Success Rate (SR): LingBot-VLA (with depth) achieved an average SR of 17.30%, compared to 13.02% for $\pi_0.5$ and 7.59% for GR00T N1.6.
Progress Score (PS): Achieved an average PS of 35.41%, outperforming $\pi_0.5$ (27.65%) by a significant margin.
Depth Impact: Incorporating depth information improved the average SR by 4.28% and PS by 7.76% over the version without depth.
Generalization: The model demonstrated strong cross-embodiment generalization, performing well on platforms not explicitly seen in the same configuration during pre-training.

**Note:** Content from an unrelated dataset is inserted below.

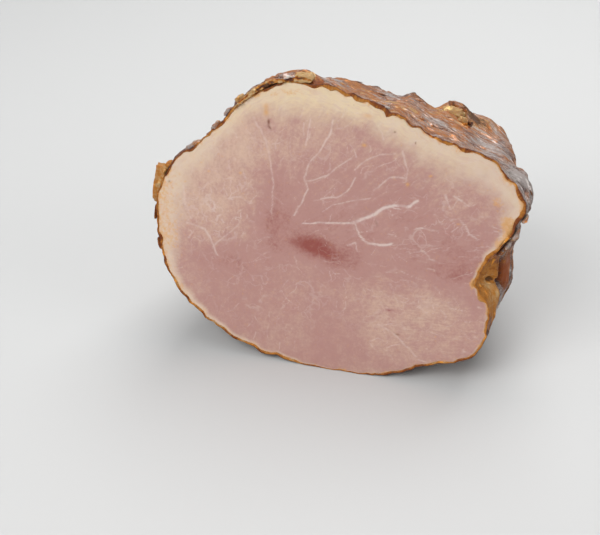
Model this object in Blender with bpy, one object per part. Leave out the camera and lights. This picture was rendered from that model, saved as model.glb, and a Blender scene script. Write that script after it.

Simulation Performance (RoboTwin 2.0)

Evaluated on 50 tasks in both clean and highly randomized environments.

Clean Scenes: Achieved 88.56% SR (vs. 82.74% for $\pi_0.5$ ).
Randomized Scenes: Achieved 86.68% SR (vs. 76.76% for $\pi_0.5$ ), demonstrating superior robustness to domain randomization.

Scaling and Efficiency

Data Scaling: Experiments scaling data from 3,000 to 20,000 hours showed a consistent upward trend in both Success Rate and Progress Rate, with no saturation observed.
Training Throughput: The optimized codebase demonstrated near-linear scaling efficiency as GPU count increased from 8 to 256, significantly outperforming baselines in aggregate throughput.
Data Efficiency: In post-training experiments, LingBot-VLA outperformed $\pi_0.5$ even when trained on only 80 demonstrations per task, whereas $\pi_0.5$ required 130 demonstrations to reach lower performance levels.

5. Significance

This work establishes a new standard for pragmatic VLA development by demonstrating that:

Data Volume Matters: Real-world robot learning benefits from massive, diverse datasets, and scaling laws hold true even at the 20,000-hour mark.
Efficiency is Critical: High-throughput training infrastructure is essential for making large-scale robot learning feasible and cost-effective.
Real-World Validation: True generalization must be validated on diverse physical platforms with rigorous, large-scale benchmarks rather than relying solely on simulation.

By releasing the model, code, and data, the authors aim to accelerate the field of embodied AI, enabling researchers to tackle more complex manipulation tasks and establish sound evaluation standards.